ナスターシャとアグラーヤの「女の対決」シーンはすごく面白いし、最後の公爵とロゴージン「二人だけの通夜」のシーンも、「この結末が書きたかったがためにこの小説を書いたと言ってもいい」とドストエフスキー自身が言っているくらい、確かに素晴らしい。

でも「面白かった!」と手放しでは言えない……。
最後、結末は哀しすぎるし。

純朴で正直で、「完全に美しい人間」である公爵が、その美しさゆえに幸福にはならないであろうということがずっと予感されているだけに、よけい読み進むの辛いのよね。

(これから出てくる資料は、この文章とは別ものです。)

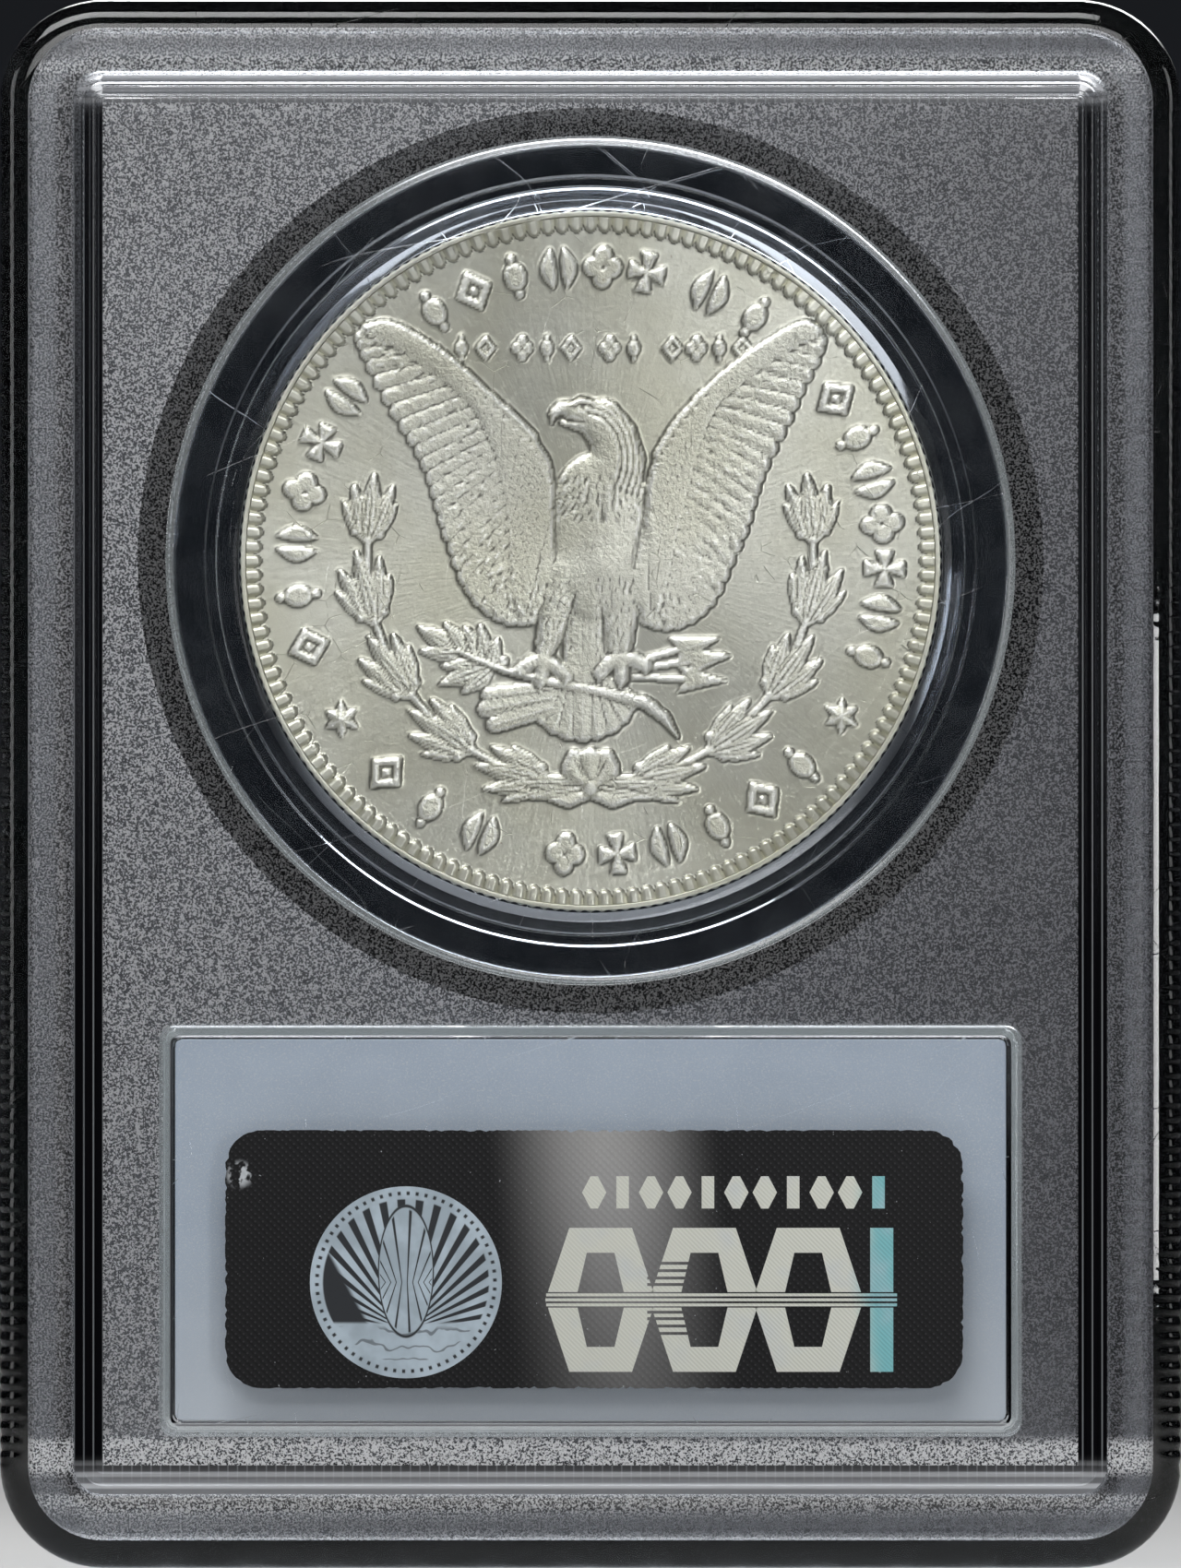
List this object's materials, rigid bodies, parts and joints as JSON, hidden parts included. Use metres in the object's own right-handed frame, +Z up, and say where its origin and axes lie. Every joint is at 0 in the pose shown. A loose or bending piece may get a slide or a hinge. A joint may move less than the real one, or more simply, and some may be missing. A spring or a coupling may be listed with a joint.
{
  "type": "graded coin slab",
  "caption": "Sealed clear rectangular holder for one large silver coin, with a soft coin ring, a printed card and a foil seal on the back.",
  "frame": {"origin": "middle of the lower short edge (the label end), at the parting plane of the two halves", "axes": "+Z up the slab to the coin end, +Y through its thickness towards the coin's front, -Y towards the back with the foil seal, +X to the right when the back is looked at"},
  "size_m": [0.064, 0.008, 0.085],
  "materials": {
    "back_shell": "clear, polished windows and steps, frosted frame and field",
    "front_shell": "clear, polished windows and steps, frosted frame and field",
    "weld": "clear, slightly hazy",
    "ring": "clear soft plastic",
    "coin": "frosty struck silver",
    "card": "matt coated card",
    "foil": "dark embossed foil"
  },
  "bodies": {
    "holder": {"back_shell": "back_shell", "front_shell": "front_shell", "weld_bead": "weld", "coin_ring": "ring", "label_card": "card", "foil_seal": "foil"},
    "coin": {"coin": "coin"}
  },
  "joints": [
    {"name": "coin_turn", "type": "hinge", "parent": "holder", "child": "coin", "pos_m": [0, 0, 0.0546], "axis": [0, 1, 0], "continuous": true}
  ]
}
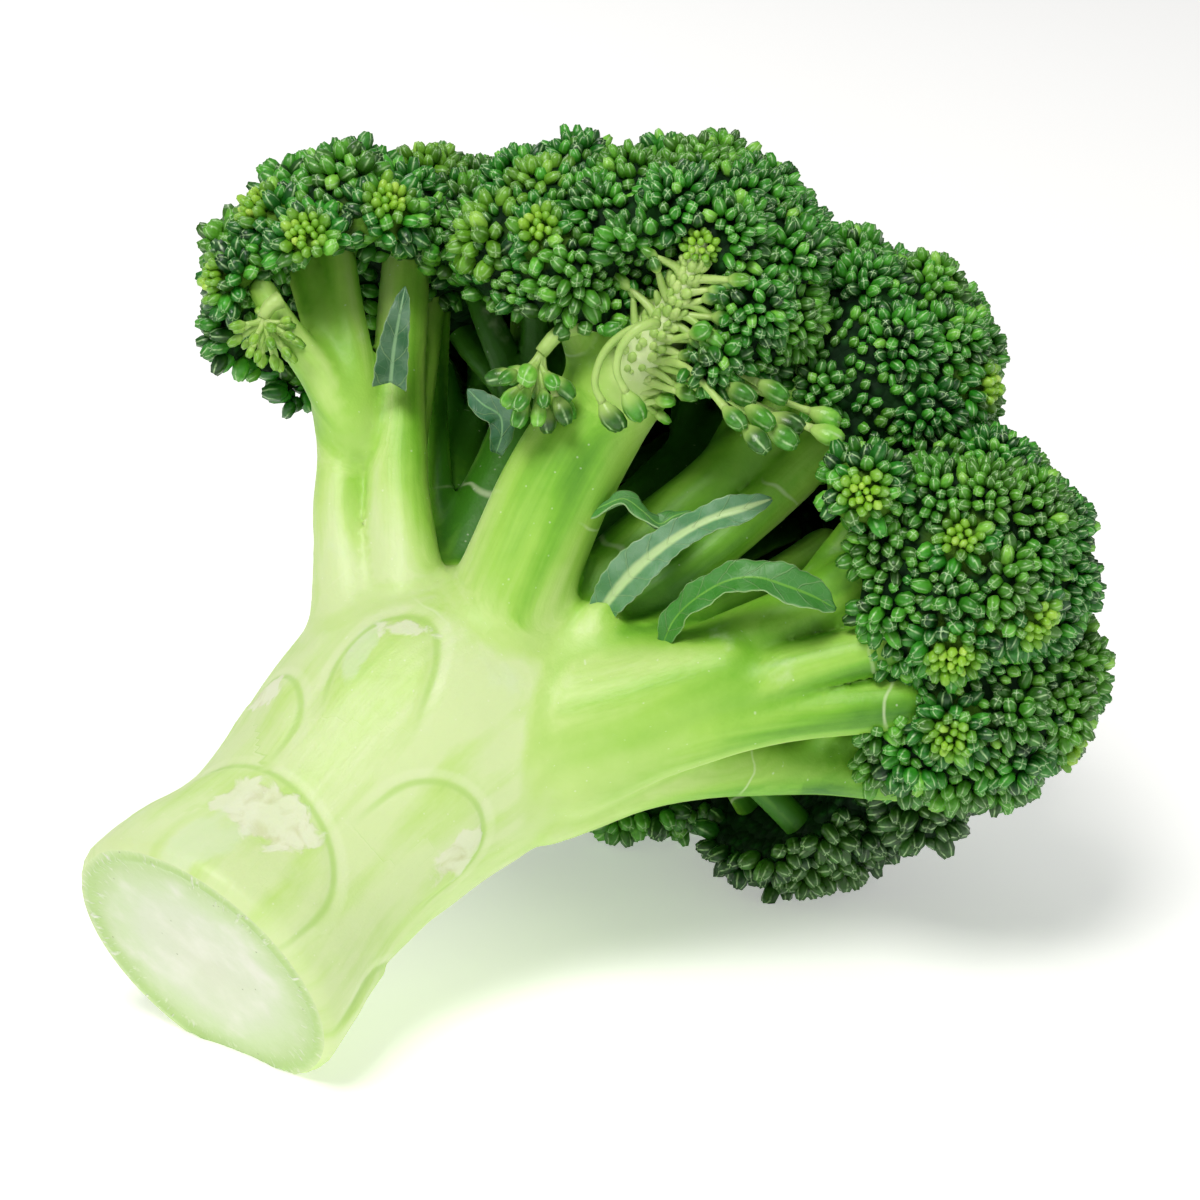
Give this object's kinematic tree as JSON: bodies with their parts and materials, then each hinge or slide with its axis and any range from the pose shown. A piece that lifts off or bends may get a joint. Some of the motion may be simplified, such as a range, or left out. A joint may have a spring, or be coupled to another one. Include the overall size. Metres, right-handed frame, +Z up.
{
  "type": "broccoli head",
  "caption": "Head of broccoli lying on its side: thick pale cut stalk, branching stems, small leaves and domed crowns of tight green flower buds.",
  "frame": {"origin": "middle of the head's footprint, on the surface it lies on", "axes": "+X from the cut stalk towards the crown in plan, +Z up from the surface it lies on"},
  "size_m": [0.171, 0.1544, 0.1355],
  "materials": {
    "stalk": "fresh green stem, waxy satin, paler towards the cut",
    "buds": "tight flower buds, deep green with a soft waxy bloom and pale tips",
    "leaves": "small fresh leaves, grey-green with pale ribs, satin",
    "sprigs": "thin fresh flower stems with green buds, satin"
  },
  "bodies": {
    "root": {"stalk": "stalk", "crown_left": "buds", "crown_left_back": "buds", "crown_far": "buds", "crown_far_low": "buds", "crown_ground_far": "buds", "crown_ground_near": "buds", "crown_right": "buds", "crown_middle": "buds", "crown_upper": "buds", "crown_crest_left": "buds", "crown_crest_far": "buds", "crown_crest_low": "buds", "crown_crest_right": "buds", "crown_apex": "buds", "leaf_long": "leaves", "leaf_arched": "leaves", "leaf_wavy": "leaves", "leaf_bract": "leaves", "leaf_curl": "leaves", "sprig_hanging": "sprigs", "sprig_curved": "sprigs", "sprig_drooping": "sprigs"}
  },
  "joints": []
}
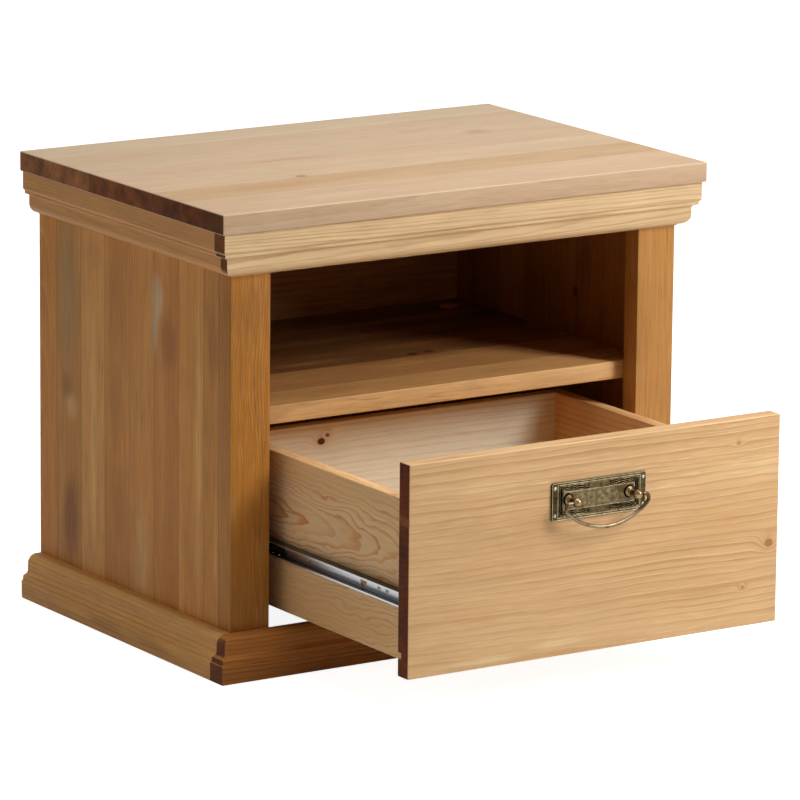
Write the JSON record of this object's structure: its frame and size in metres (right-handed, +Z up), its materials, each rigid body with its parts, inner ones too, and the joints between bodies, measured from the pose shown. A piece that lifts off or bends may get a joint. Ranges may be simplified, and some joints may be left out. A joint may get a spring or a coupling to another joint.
{
  "type": "nightstand",
  "caption": "Small pine nightstand with a moulded top and plinth, an open compartment over a drawer on ball slides that stands open, and a hanging brass bail handle.",
  "frame": {"origin": "on the floor, in the middle of the cabinet's back edge", "axes": "+Z up, +X to the right seen from the front, +Y to the back, so the front and the drawer face -Y"},
  "size_m": [0.5, 0.566, 0.41],
  "materials": {
    "pine_top": "satin varnish",
    "pine_pale": "satin varnish",
    "pine_body": "satin varnish",
    "pine_dark": "satin varnish",
    "pine_raw": "bare, sanded",
    "zinc_steel": "zinc plated",
    "screw_steel": "zinc plated",
    "ball_steel": "polished",
    "cap_plastic": "matt",
    "clear_rubber": "soft",
    "aged_brass": "aged",
    "bail_brass": "worn bright",
    "black_plastic": "matt"
  },
  "bodies": {
    "cabinet": {"top_board": "pine_top", "cornice_front": "pine_pale", "cornice_left": "pine_pale", "cornice_right": "pine_pale", "stile_left": "pine_body", "stile_right": "pine_body", "side_left": "pine_body", "side_right": "pine_body", "top_rail_front": "pine_body", "top_rail_back": "pine_body", "shelf": "pine_body", "back_panel": "pine_body", "plinth_front": "pine_dark", "plinth_left": "pine_dark", "plinth_right": "pine_dark", "base_rail_back": "pine_body", "packer_left": "pine_raw", "packer_right": "pine_raw", "cabinet_rail_left": "zinc_steel", "cabinet_rail_right": "zinc_steel", "top_screws": "screw_steel", "cornice_screws": "screw_steel", "plinth_screws": "screw_steel", "back_screws": "screw_steel", "packer_screws": "screw_steel", "cabinet_rail_screws": "screw_steel", "top_dowels": "pine_raw", "stile_dowels": "pine_raw", "rail_dowels": "pine_raw", "shelf_dowels": "pine_raw", "cam_housings": "zinc_steel", "cam_bolts": "zinc_steel", "cover_caps": "cap_plastic"},
    "drawer": {"drawer_front": "pine_pale", "drawer_side_left": "pine_raw", "drawer_side_right": "pine_raw", "drawer_back": "pine_raw", "drawer_bottom": "pine_raw", "drawer_rail_left": "zinc_steel", "drawer_rail_right": "zinc_steel", "drawer_rail_screws": "screw_steel", "drawer_dowels": "pine_raw", "drawer_box_screws": "screw_steel", "front_bumpers": "clear_rubber", "handle_plate": "aged_brass", "handle_posts": "aged_brass", "handle_pins": "aged_brass", "post_screws": "screw_steel"},
    "bail": {"bail": "bail_brass"},
    "cage_left": {"ball_cage_left": "black_plastic", "balls_left": "ball_steel"},
    "cage_right": {"ball_cage_right": "black_plastic", "balls_right": "ball_steel"}
  },
  "joints": [
    {"name": "drawer_slide", "type": "slide", "parent": "cabinet", "child": "drawer", "axis": [0, -1, 0], "range_m": [-0.218, 0.002]},
    {"name": "bail_swing", "type": "hinge", "parent": "drawer", "child": "bail", "pos_m": [0, -0.5625, 0.179], "axis": [-1, 0, 0], "range_deg": [-28, 205]},
    {"name": "cage_left_slide", "type": "slide", "parent": "cabinet", "child": "cage_left", "axis": [0, -1, 0], "range_m": [-0.109, 0.001]},
    {"name": "cage_right_slide", "type": "slide", "parent": "cabinet", "child": "cage_right", "axis": [0, -1, 0], "range_m": [-0.109, 0.001]}
  ],
  "couplings": [
    {"joint": "cage_left_slide", "follows": "drawer_slide", "ratio": 0.5},
    {"joint": "cage_right_slide", "follows": "drawer_slide", "ratio": 0.5}
  ]
}
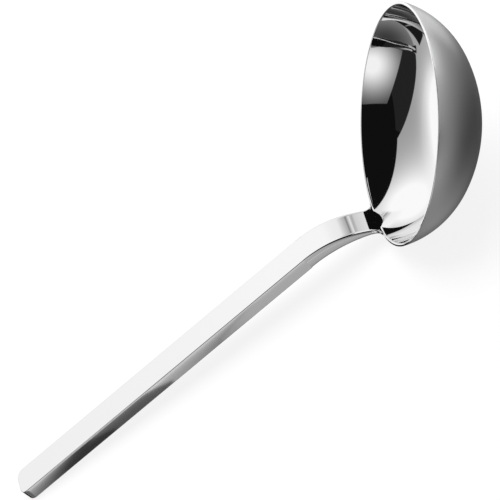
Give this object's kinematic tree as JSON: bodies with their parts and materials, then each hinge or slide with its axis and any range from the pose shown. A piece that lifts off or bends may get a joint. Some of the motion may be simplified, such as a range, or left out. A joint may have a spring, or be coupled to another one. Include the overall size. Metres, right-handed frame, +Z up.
{
  "type": "soup ladle",
  "caption": "Polished steel soup ladle: deep round bowl, bent neck at its rim and a long straight flat bar handle with a square end.",
  "frame": {"origin": "on the table, under the middle of the ladle's outline, as the ladle lies on the bowl's back and the handle's end", "axes": "+X from the bowl to the handle's end, +Z up, and the XZ plane is the ladle's plane of symmetry"},
  "size_m": [0.2428, 0.09, 0.0676],
  "materials": {
    "bowl_steel": "mirror-polished inside, fine satin outside",
    "neck_steel": "mirror-polished stainless steel, weld ground flush",
    "handle_steel": "mirror-polished stainless steel with crisp long edges"
  },
  "bodies": {
    "root": {"bowl": "bowl_steel", "neck": "neck_steel", "neck_weld": "neck_steel", "handle_front": "handle_steel", "handle_back": "handle_steel"}
  },
  "joints": []
}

最初の方で出てくる、公爵のスイス時代の子ども達のエピソードを読むと、公爵は『カラマーゾフ』のアリョーシャの原型なのかな、という気もする。アリョーシャも、もし『カラマーゾフ』の続編が書かれていたら、相当苦難の道を歩かされたみたいだけど……。

あと、ナスターシャの心理というものはほとんど書かれていなくて、登場シーンもそんなに多くない。

ナスターシャの側から語り直した『白痴』というのを読んでみたいな。
彼女の心の葛藤というのは、ホントに面白いだろうから。

そして彼女にとっては、あの結末はむしろ救いだったのかもしれないと……。ロゴージンは彼女を独り占めしたいとか、彼女に振り回されるのはもう沢山だとか思って彼女を殺したのではなく、彼女の分身として、彼女の希望を叶えるために、彼女を殺したのかもしれない。

「彼女の希望を叶える」「受け皿になる」というのが、常にロゴージンの役回りだったんだから。


『白痴』の後、『悪霊』があって、『未成年』『カラマーゾフ』と続く。
『未成年』は読みやすいかなぁ。どうだろ。
とりあえず、先に『新しい太陽の書』の方を読もう。